▶ [REQUIRED WORK] Write out the material below again, unchanged.
start INFORMATION PROVIDED
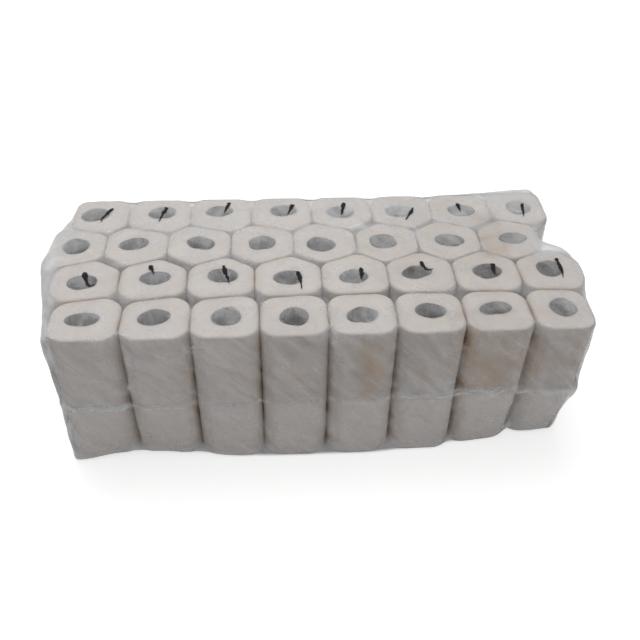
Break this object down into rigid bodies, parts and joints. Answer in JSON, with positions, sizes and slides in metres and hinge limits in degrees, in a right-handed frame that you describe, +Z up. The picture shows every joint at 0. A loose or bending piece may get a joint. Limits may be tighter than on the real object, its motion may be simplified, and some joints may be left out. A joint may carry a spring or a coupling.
{
  "type": "pack of paper towel rolls",
  "caption": "Film-wrapped pack of tall paper towel rolls standing on end in four pressed, nested rows, with a weld running round the middle of the wrap.",
  "frame": {"origin": "middle of the pack's underside", "axes": "+X along the rows of eight from left to right, +Y from the front row to the back row, +Z up the standing rolls"},
  "size_m": [0.7776, 0.3709, 0.2316],
  "materials": {
    "paper": "soft wound paper towel",
    "film": "clear, slightly hazy polyethylene film"
  },
  "bodies": {
    "root": {"roll_a1": "paper", "roll_a2": "paper", "roll_a3": "paper", "roll_a4": "paper", "roll_a5": "paper", "roll_a6": "paper", "roll_a7": "paper", "roll_a8": "paper", "roll_b1": "paper", "roll_b2": "paper", "roll_b3": "paper", "roll_b4": "paper", "roll_b5": "paper", "roll_b6": "paper", "roll_b7": "paper", "roll_b8": "paper", "roll_c1": "paper", "roll_c2": "paper", "roll_c3": "paper", "roll_c4": "paper", "roll_c5": "paper", "roll_c6": "paper", "roll_c7": "paper", "roll_c8": "paper", "roll_d1": "paper", "roll_d2": "paper", "roll_d3": "paper", "roll_d4": "paper", "roll_d5": "paper", "roll_d6": "paper", "roll_d7": "paper", "roll_d8": "paper", "film_wrap": "film"}
  },
  "joints": []
}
end INFORMATION PROVIDED
▶ [SOLUTION TO THIS PROBLEM]
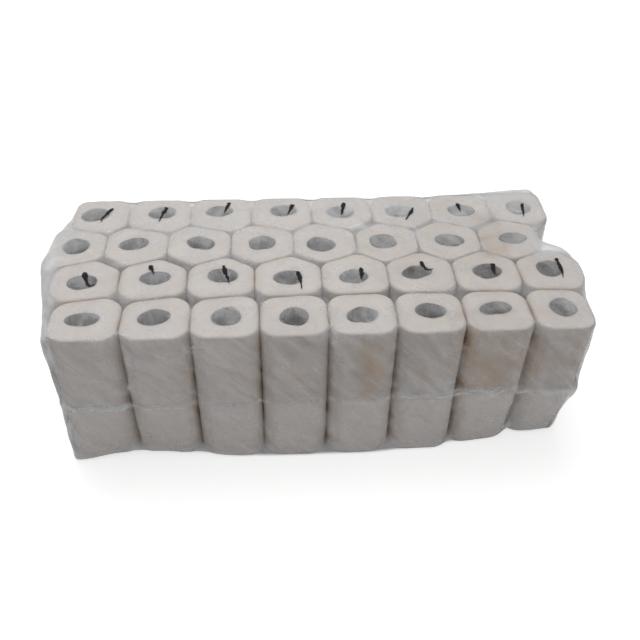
Break this object down into rigid bodies, parts and joints. Answer in JSON, with positions, sizes and slides in metres and hinge limits in degrees, in a right-handed frame that you describe, +Z up. The picture shows every joint at 0. A loose or bending piece may get a joint. Limits may be tighter than on the real object, its motion may be simplified, and some joints may be left out. A joint may carry a spring or a coupling.
{
  "type": "pack of paper towel rolls",
  "caption": "Film-wrapped pack of tall paper towel rolls standing on end in four pressed, nested rows, with a weld running round the middle of the wrap.",
  "frame": {"origin": "middle of the pack's underside", "axes": "+X along the rows of eight from left to right, +Y from the front row to the back row, +Z up the standing rolls"},
  "size_m": [0.7776, 0.3709, 0.2316],
  "materials": {
    "paper": "soft wound paper towel",
    "film": "clear, slightly hazy polyethylene film"
  },
  "bodies": {
    "root": {"roll_a1": "paper", "roll_a2": "paper", "roll_a3": "paper", "roll_a4": "paper", "roll_a5": "paper", "roll_a6": "paper", "roll_a7": "paper", "roll_a8": "paper", "roll_b1": "paper", "roll_b2": "paper", "roll_b3": "paper", "roll_b4": "paper", "roll_b5": "paper", "roll_b6": "paper", "roll_b7": "paper", "roll_b8": "paper", "roll_c1": "paper", "roll_c2": "paper", "roll_c3": "paper", "roll_c4": "paper", "roll_c5": "paper", "roll_c6": "paper", "roll_c7": "paper", "roll_c8": "paper", "roll_d1": "paper", "roll_d2": "paper", "roll_d3": "paper", "roll_d4": "paper", "roll_d5": "paper", "roll_d6": "paper", "roll_d7": "paper", "roll_d8": "paper", "film_wrap": "film"}
  },
  "joints": []
}